Streamlining the Patient Experience Pays Off

Our client wanted to create meaningful interactions for every patient experience. We helped provide the healthcare company insight into the patient experience, resulting in happier patients and an increase in net revenue

Streamlining the Patient Experience Pays Off

Our client wanted to create meaningful interactions for every patient experience. We helped provide the healthcare company insight into the patient experience, resulting in happier patients and an increase in net revenue

$800,000 in
incremental net
revenue
1-10 days vs. 9-142
days for appointments
Patient instructions
less confusing

A leading international medical centre recognised the need for widespread process improvements, but wanted to take a progressive approach that would result in meaningful improvements to every patient experience. For the pilot program, we centred on the organisation’s colonoscopy practice. A growing national awareness of the benefits to proactive cancer screening had driven referrals up, but outdated processes and a lack of interaction between facilities were costing the centre in wait times, lost business and patient satisfaction. We worked with the hospital and area facilities to create a detailed map of the patient experience: from referral and scheduling, to procedure preparation (and the procedure itself), to discharge and reporting processes.

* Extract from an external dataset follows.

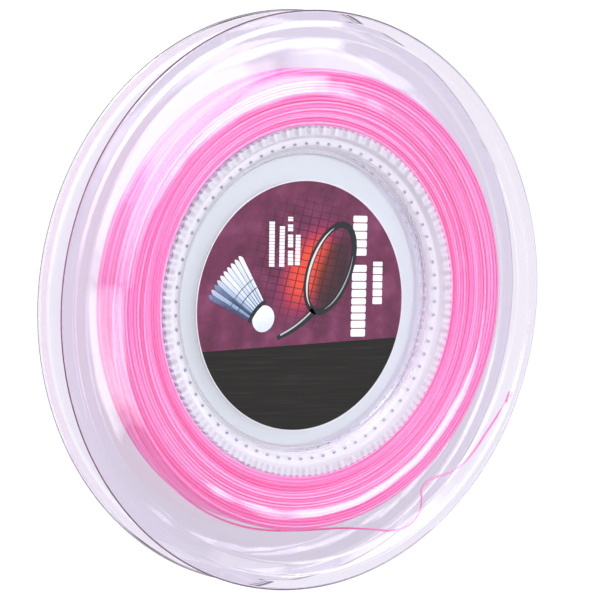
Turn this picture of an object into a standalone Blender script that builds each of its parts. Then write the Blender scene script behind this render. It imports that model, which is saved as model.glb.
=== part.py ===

The purpose of mapping the entire experience was to see it from a patient perspective. This approach allows all involved to thoroughly understand and assess the current situation in order to design meaningful improvements. Some of the key challenges that the team pursued during the pilot:

  • Appointments ranged drastically, from 9 to 142 days out.
  • Patients were choosing alternate providers in the area because of the excessive wait.
  • Patients could not be scheduled into another open location due to ”locked” schedules (If a patient called one location, that office could not schedule the patient at a different facility).
  • There were seven different sets of patient instructions – among just five locations – on how to prepare for a colonoscopy.
  • There was limited sharing of resources in the actual procedure area of the main hospital location: two hospital divisions maintained separate procedure rooms and staff, which was a hindrance to operational efficiency and patient satisfaction.

The clear, up-front understanding of the complete patient experience accelerated the results of the pilot program. In just two separate week-long collaborative sessions, all of the locations transformed the way they interacted with patients – and with each other. The results:

  • One common scheduling process now provides the ability to schedule patients at any open location. First available appointments are now within 1-10 days versus up to 142 days previously.
  • Pre-procedure patient instructions reduced from seven versions to two.
  • Same-day cancellations reduced from 13 percent to 8 percent.
  • The hospital realised $800K in incremental net revenue due to reduced cancellations, fewer lost referrals of patients to other facilities, and better use of schedulers, nurses, physician, and procedure room resources.

The pilot was a great success and is being expanded to include additional sites and other services across the health system.